With all that said—the Simulationist argument is almost always made in bad faith, or as a result of someone acting in bad faith trying to plant seeds in the minds of others. It has long been a thought-terminating cliche wielded by nihilists and eschatologists to justify apathy and other actions that devalue life on this planet. Deciding whether the universe was constructed or not does not matter, because there are no tangible consequences of simply possessing a yes/no answer to that question. Belief will not tell us how to find bugs to exploit, nor will it give us proof we could ever escape from it. To do either, we would need actual direct evidence of artificiality that rules out all alternatives, and even that may not yield any utility.
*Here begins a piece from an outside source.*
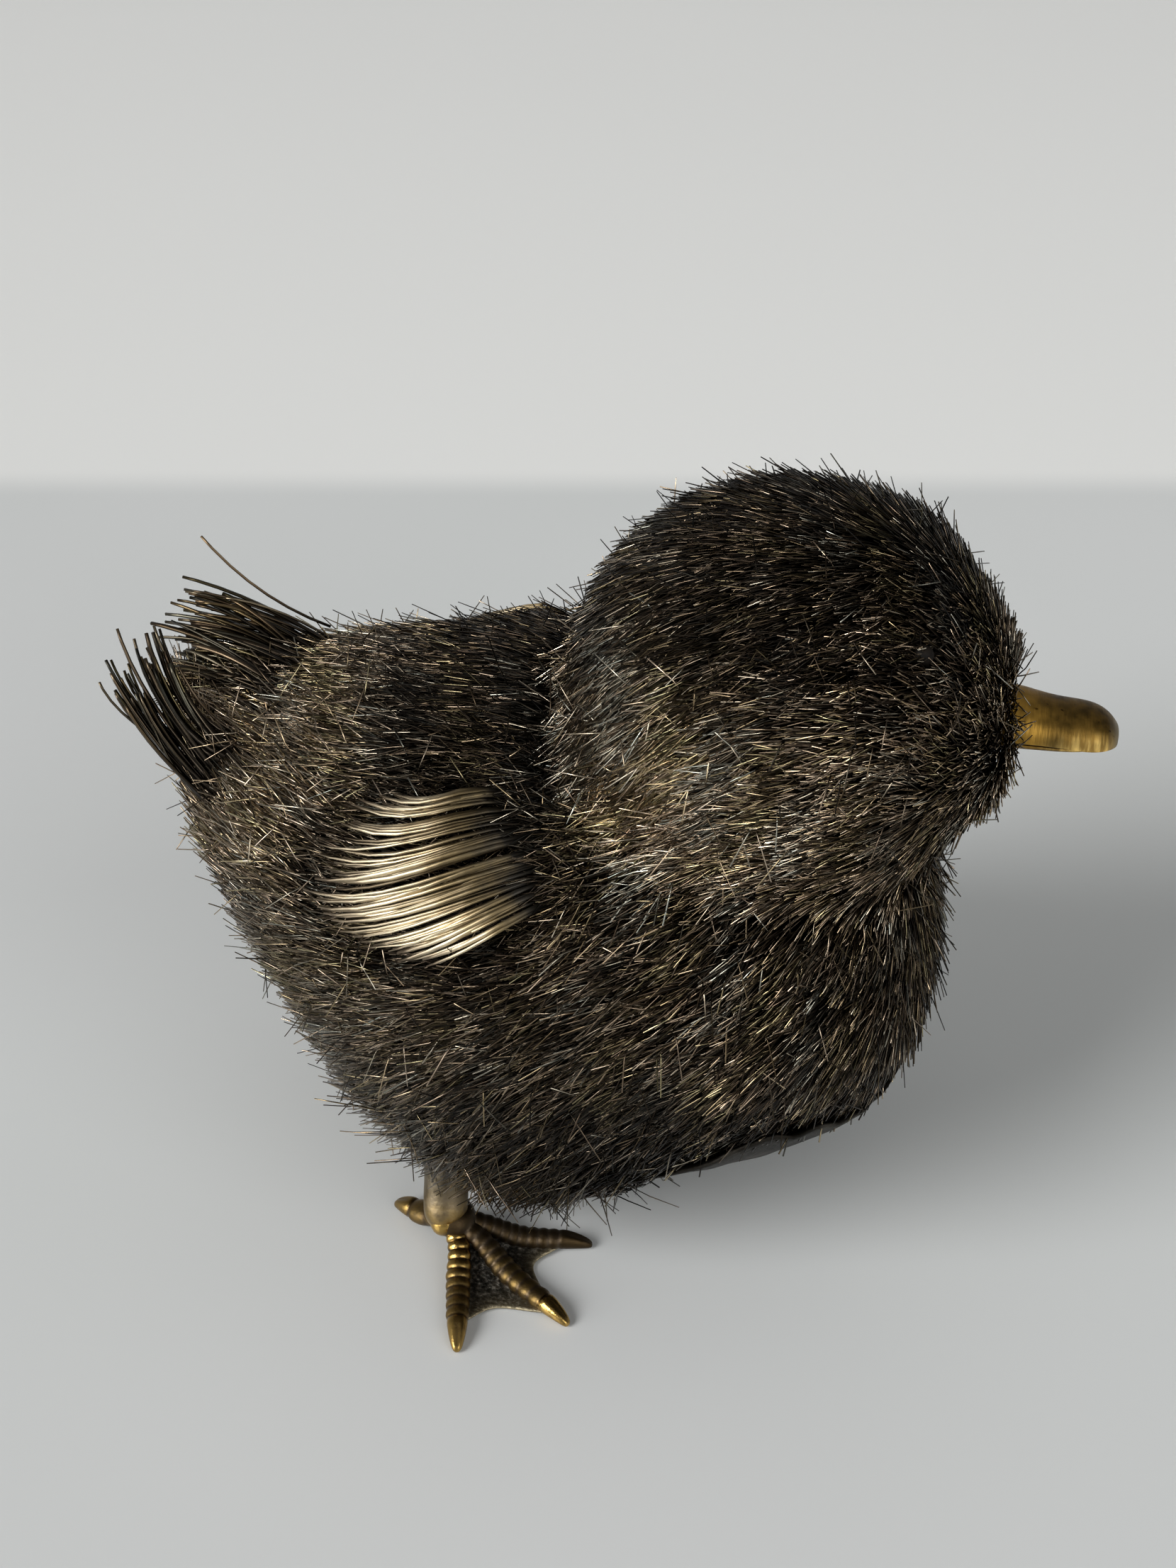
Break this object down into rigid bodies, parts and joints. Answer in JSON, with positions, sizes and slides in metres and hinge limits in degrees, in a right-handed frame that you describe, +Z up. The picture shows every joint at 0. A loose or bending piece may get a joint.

However, advocates of nihilism do have something to gain from disseminating Simulationism—they get to push narratives about how it is fine to abandon social responsibility. In milder cases of internet-poisoned solipsism, they think it's fine to screw up (because nothing is "real"); more severely, Millerite cultists believe that a completely antisocial value system (donate all your money to the church and wait for the Rapture) is the optimal approach to life. Most dangerous are the oligarchs pushing this narrative: if you do not care about the universe, then you probably don't care about politics and won't stand in their way when they shred public institutions. This is basically what happened in post-Soviet Russia, though they didn't have to work nearly so hard to achieve it.

Because of these manipulative ideologies, anyone who promulgates or advocates a belief in Simulationism needs to be dealt with harshly and cynically to discourage them from openly proselytizing to the public. Unfortunately the battle is, in the main, very much lost for now, but so long as we know how to recognize the enemy we stand a chance of outliving them.